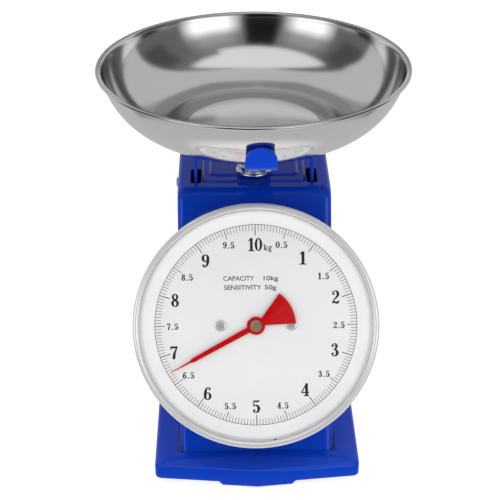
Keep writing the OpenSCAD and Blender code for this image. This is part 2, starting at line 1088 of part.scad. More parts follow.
// Bar between the legs that pulls the springs
module crossbar() {
  ix = leg_x - strip_t / 2;
  color([0.6, 0.61, 0.63])
  difference() {
    union() {
      box3(-ix, ix, -5, 5, cross_z, cross_z + cross_h);
      for (s = [-1, 1])
        for (y = [-5, 3.2])
          box3(s * spring_x - 4, s * spring_x + 4, y, y + 1.8, cross_z + 9, cross_z + 20);
      box3(9, 12, -53.6, -4, cross_z + 0.4, cross_z + 9);
    }
    for (s = [-1, 1]) {
      translate([s * spring_x, 0, cross_z + spring_pin_z])
        rotate([90, 0, 0])
          cylinder(h = 20, r = pin_r, center = true, $fn = 32);
      translate([s * leg_x, 0, cross_z + cross_h / 2])
        rotate([0, 90, 0])
          cylinder(h = 24, r = rod_r, center = true, $fn = 32);
    }
    on_dial()
      translate([5, rack_foot, pin_n])
        rotate([0, 90, 0])
          cylinder(h = 20, r = pin_r, $fn = 32);
  }
}

// Rivets that fix the crossbar between the legs
module crossbar_rivets() {
  color([0.7, 0.7, 0.72])
  for (s = [-1, 1])
    translate([s * leg_x, 0, cross_z + cross_h / 2])
      rotate([0, s * 90, 0]) {
        translate([0, 0, -12])
          cylinder(h = 12 + strip_t / 2, r = rod_r, $fn = 32);
        translate([0, 0, strip_t / 2])
          cylinder(h = 1.6, r = rivet_head_r, $fn = 32);
      }
}

// Pins through the lower eyes of the springs
module lower_spring_pins() {
  color([0.7, 0.7, 0.72])
  for (s = [-1, 1])
    translate([s * spring_x, 0, cross_z + spring_pin_z])
      rotate([90, 0, 0])
        cylinder(h = 12, r = pin_r, center = true, $fn = 32);
}

// Pin of the crossbar arm that moves the rack
module rack_pin() {
  color([0.7, 0.7, 0.72])
  on_dial()
  translate([2.6, rack_foot, pin_n])
    rotate([0, 90, 0])
      cylinder(h = 9.9, r = pin_r, $fn = 32);
}

// Stub pins on the legs for the moving ends of the links
module leg_pins() {
  color([0.7, 0.7, 0.72])
  for (s = [-1, 1])
    for (z = [upper_z, lower_z])
      translate([s * (leg_x + strip_t / 2 + 1), pin_y, z])
        rotate([0, -s * 90, 0])
          cylinder(h = 16, r = shank_r, $fn = 32);
}

// Swinging link with a slotted front end
module swing_link(z) {
  translate([0, link_y, z + link_dz])
    rotate([atan(link_dz / link_reach), 0, 0])
      difference() {
        union() {
          for (s = [-1, 1])
            translate([s * 34 - 1, 0, 0])
              rotate([90, 0, 90])
                linear_extrude(2)
                  union() {
                    circle(r = 5, $fn = 48);
                    box2(-45, 0, -5, 5);
                    translate([-45, 0])
                      circle(r = 5, $fn = 48);
                  }
          box3(-34, 34, -27, -15, -1, 1);
        }
        rotate([0, 90, 0])
          cylinder(h = 100, r = 2.06, center = true, $fn = 32);
        for (y = [-43.6, -45.9])
          translate([0, y, 0])
            rotate([0, 90, 0])
              cylinder(h = 100, r = 2.3, center = true, $fn = 32);
        box3(-50, 50, -45.9, -43.6, -2.3, 2.3);
      }
}

module upper_link() {
  color([0.66, 0.67, 0.69])
    swing_link(upper_z);
}

module lower_link() {
  color([0.66, 0.67, 0.69])
    swing_link(lower_z);
}

// Close-wound extension spring with an eye at each end
module pull_spring(s) {
  z0 = cross_z + 22.2;
  z1 = hang_z - 11.6;
  n = 44;
  pitch = (z1 - z0 - 2 * wire_r) / (n - 1);
  translate([s * spring_x, 0, 0]) {
    rotate_extrude($fn = 64)
      union() {
        for (i = [0 : n - 1])
          translate([coil_r, z0 + wire_r + i * pitch])
            circle(r = wire_r, $fn = 24);
        box2(coil_r - 0.6, coil_r + 0.6, z0 + 0.3, z1 - 0.3);
      }
    translate([0, 0, z0])
      cylinder(h = 1.4, r = coil_r, $fn = 64);
    translate([0, 0, z1 - 1.4])
      cylinder(h = 1.4, r = coil_r, $fn = 64);
    translate([0, 0, cross_z + 17.05])
      rotate([90, 0, 0])
        ring(eye_r, wire_r);
    translate([0, 0, hang_z - 6.6])
      rotate([90, 0, 0])
        ring(eye_r, wire_r);
  }
}

module spring_left() {
  color([0.7, 0.7, 0.73])
    pull_spring(-1);
}

module spring_right() {
  color([0.7, 0.7, 0.73])
    pull_spring(1);
}

// Hanger of the springs with the threaded rod of the zero setting
module hanger() {
  color([0.6, 0.61, 0.63])
  difference() {
    union() {
      box3(-27, 27, -5, 5, hang_z, hang_z + 6);
      for (s = [-1, 1])
        for (y = [-5, 3.2])
          box3(s * spring_x - 4, s * spring_x + 4, y, y + 1.8, hang_z - 9.6, hang_z + 1);
      translate([0, 0, hang_z + 5])
        cylinder(h = 33, r = rod_r, $fn = 48);
    }
    for (s = [-1, 1])
      translate([s * spring_x, 0, hang_z - eye_drop])
        rotate([90, 0, 0])
          cylinder(h = 20, r = pin_r, center = true, $fn = 32);
  }
}

// Pins through the upper eyes of the springs
module upper_spring_pins() {
  color([0.7, 0.7, 0.72])
  for (s = [-1, 1])
    translate([s * spring_x, 0, hang_z - eye_drop])
      rotate([90, 0, 0])
        cylinder(h = 12, r = pin_r, center = true, $fn = 32);
}

// Thin washer under the thumb nut
module knob_washer() {
  color([0.9, 0.9, 0.88])
  translate([0, 0, top_z + pad2])
    tube(9, 3, 0.5);
}

// Chrome thumb nut that sets the pointer to zero
module zero_knob() {
  z = top_z + pad2 + 0.55;
  color([0.8, 0.8, 0.82])
  difference() {
    union() {
      translate([0, 0, z])
        cylinder(h = 2, r = 8.4, $fn = 64);
      translate([0, 0, z + 1.8])
        cylinder(h = 1.6, r = 12.6, $fn = 96);
      translate([0, 0, z + 2.6])
        ring(12.6, 1.5);
      translate([0, 0, z + 3])
        tube(11.4, 9.8, 3.4);
      translate([0, 0, z + 6.4])
        ring(10.6, 0.8);
      translate([0, 0, z + 3])
        cylinder(h = 2.6, r = 5, $fn = 48);
    }
    translate([0, 0, z - 1])
      cylinder(h = 20, r = 2.56, $fn = 48);
  }
}

// Polished bowl that lifts off the bracket
module bowl() {
  color([0.8, 0.8, 0.82])
  rotate_extrude($fn = 180)
    union() {
      box2(0, bowl_flat_r + 0.1, bowl_z, bowl_z + bowl_t);
      intersection() {
        difference() {
          translate([bowl_flat_r, arc_z])
            circle(r = bowl_wall_r, $fn = 240);
          translate([bowl_flat_r, arc_z])
            circle(r = bowl_wall_r - bowl_t, $fn = 240);
        }
        box2(bowl_flat_r, bowl_d / 2, bowl_z - 1, rim_z - 0.4);
      }
      box2(bowl_flat_r + bowl_wall_r - 2.2, bowl_d / 2 - 1.2, rim_z - 1.2, rim_z - 0.4);
      translate([bowl_d / 2 - 1.2, rim_z - 1.2])
        circle(r = 1.2, $fn = 48);
    }
}

case_shell();
back_cover();
side_screws();
side_nuts();
base_skirt();
bottom_plate();
foot_front_left();
foot_front_right();
foot_back_left();
foot_back_right();
foot_screws();
foot_nuts();
frame_left();
frame_right();
frame_bridge();
frame_screws();
overload_stop();
fixed_pins();
dial_drum();
drum_rivets();
dial_posts();
dial_plate();
dial_screws();
dial_margin();
lens_gasket();
lens();
bezel();
snap_ring();
front_bearing();
gear_posts();
gear_plate();
gear_screws();
rear_bearing();
rack_guide();
pointer_shaft();
pinion();
pointer();
pointer_boss();
rack();
pan_yoke();
pan_arm();
arm_rivets();
crossbar();
crossbar_rivets();
lower_spring_pins();
rack_pin();
leg_pins();
upper_link();
lower_link();
spring_left();
spring_right();
hanger();
upper_spring_pins();
knob_washer();
zero_knob();
bowl();
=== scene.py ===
"""Looks for the kitchen scale: detailed pieces, materials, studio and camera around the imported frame."""

import json
from math import asin, atan2, ceil, cos, degrees, hypot, pi, radians, sin, sqrt, tan

import bmesh
import bpy
import numpy as np
from mathutils import Matrix, Vector


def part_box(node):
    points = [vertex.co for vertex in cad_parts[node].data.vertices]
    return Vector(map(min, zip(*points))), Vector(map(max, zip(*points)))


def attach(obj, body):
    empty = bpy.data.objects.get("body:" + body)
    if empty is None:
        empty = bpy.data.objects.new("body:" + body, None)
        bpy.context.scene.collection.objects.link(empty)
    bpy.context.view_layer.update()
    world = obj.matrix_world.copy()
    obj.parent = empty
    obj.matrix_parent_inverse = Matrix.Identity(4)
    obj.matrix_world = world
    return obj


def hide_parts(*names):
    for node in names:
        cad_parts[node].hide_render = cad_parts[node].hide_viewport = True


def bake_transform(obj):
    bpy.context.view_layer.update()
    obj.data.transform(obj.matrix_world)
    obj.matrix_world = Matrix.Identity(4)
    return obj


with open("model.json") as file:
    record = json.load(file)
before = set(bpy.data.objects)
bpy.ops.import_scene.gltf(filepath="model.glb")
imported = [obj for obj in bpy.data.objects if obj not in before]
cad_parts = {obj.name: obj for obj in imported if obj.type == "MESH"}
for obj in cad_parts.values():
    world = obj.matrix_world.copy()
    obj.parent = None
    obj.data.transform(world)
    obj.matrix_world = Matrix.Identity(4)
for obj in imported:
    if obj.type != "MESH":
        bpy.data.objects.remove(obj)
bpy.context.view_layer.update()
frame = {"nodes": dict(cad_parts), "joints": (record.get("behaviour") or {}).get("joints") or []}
NODES = frame["nodes"]
JOINTS = {joint["name"]: joint for joint in frame["joints"]}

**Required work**
Within the material above, transcribe exactly the lines that run from the line holding "case_shell();" through the line holding "obj.matrix_world = world".

**Written answer**
case_shell();
back_cover();
side_screws();
side_nuts();
base_skirt();
bottom_plate();
foot_front_left();
foot_front_right();
foot_back_left();
foot_back_right();
foot_screws();
foot_nuts();
frame_left();
frame_right();
frame_bridge();
frame_screws();
overload_stop();
fixed_pins();
dial_drum();
drum_rivets();
dial_posts();
dial_plate();
dial_screws();
dial_margin();
lens_gasket();
lens();
bezel();
snap_ring();
front_bearing();
gear_posts();
gear_plate();
gear_screws();
rear_bearing();
rack_guide();
pointer_shaft();
pinion();
pointer();
pointer_boss();
rack();
pan_yoke();
pan_arm();
arm_rivets();
crossbar();
crossbar_rivets();
lower_spring_pins();
rack_pin();
leg_pins();
upper_link();
lower_link();
spring_left();
spring_right();
hanger();
upper_spring_pins();
knob_washer();
zero_knob();
bowl();
=== scene.py ===
"""Looks for the kitchen scale: detailed pieces, materials, studio and camera around the imported frame."""

import json
from math import asin, atan2, ceil, cos, degrees, hypot, pi, radians, sin, sqrt, tan

import bmesh
import bpy
import numpy as np
from mathutils import Matrix, Vector


def part_box(node):
    points = [vertex.co for vertex in cad_parts[node].data.vertices]
    return Vector(map(min, zip(*points))), Vector(map(max, zip(*points)))


def attach(obj, body):
    empty = bpy.data.objects.get("body:" + body)
    if empty is None:
        empty = bpy.data.objects.new("body:" + body, None)
        bpy.context.scene.collection.objects.link(empty)
    bpy.context.view_layer.update()
    world = obj.matrix_world.copy()
    obj.parent = empty
    obj.matrix_parent_inverse = Matrix.Identity(4)
    obj.matrix_world = world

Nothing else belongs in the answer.